Most of the time, here is what happens: the person taking the photo has the four of us in the middle of the frame, from our heads to the soles of our shoes. Everything around us is also in the photo - that kid with ice cream all over his face, the mom scolding the same child, the cell phone tower in the distance, and the hot dog cart on the street corner. I only wanted the four of us in the frame, but instead the photographer crammed in everything without thinking about what matters most.
Many of us do the same thing with our time. We don't think about what matters most, so we just cram in everything, and hope the "main thing" is part of the picture. As Tony Morgan would say, the "cockroaches" of our lives take precedent, and cause us to chase down things that are not worth our time, effort, or money. It's when the telephone pole is clearly in view, but I can't make out whose faces are in the photo.

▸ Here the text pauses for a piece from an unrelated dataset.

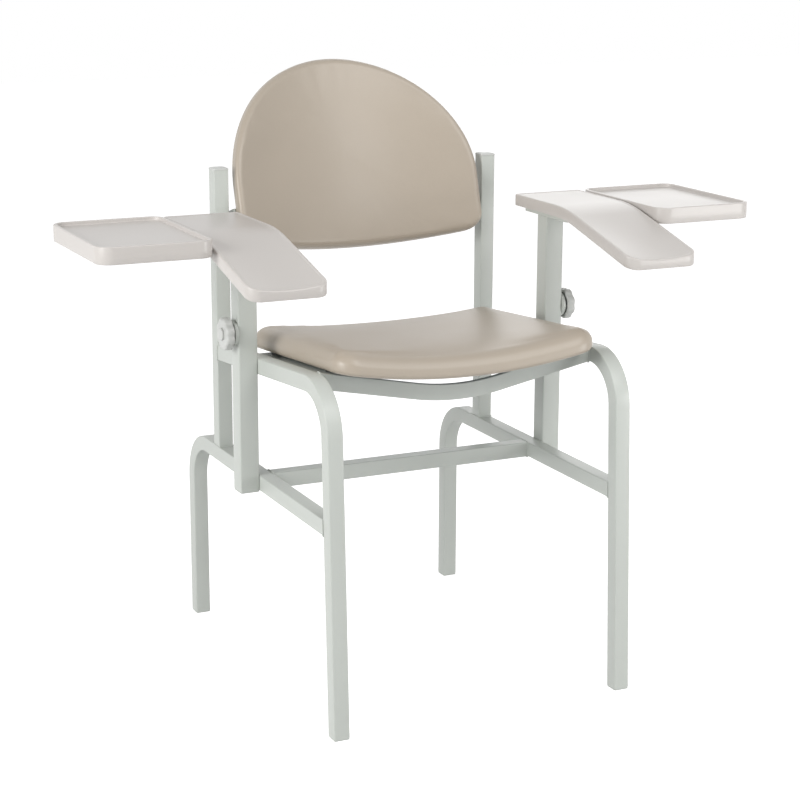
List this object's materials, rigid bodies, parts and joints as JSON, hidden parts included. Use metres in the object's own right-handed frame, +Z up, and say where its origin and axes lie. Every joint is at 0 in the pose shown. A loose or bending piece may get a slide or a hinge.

In a really good photo, we have people facing the light, not away from it. When we have people in the shot, we go from shoulder to shoulder across the frame, whether there's one person or ten. You check that a tree trunk does not appear to be coming out of the top of someone's head. When you are indoors, almost always use a flash (unless you have a tripod and can set the aperture to a higher setting to allow more light to filter in). And, always make sure your subject is in focus.
It takes intentionality to take a great photo. And, it's no different when it comes to protecting our schedules, and putting the most important people in our lives at the top.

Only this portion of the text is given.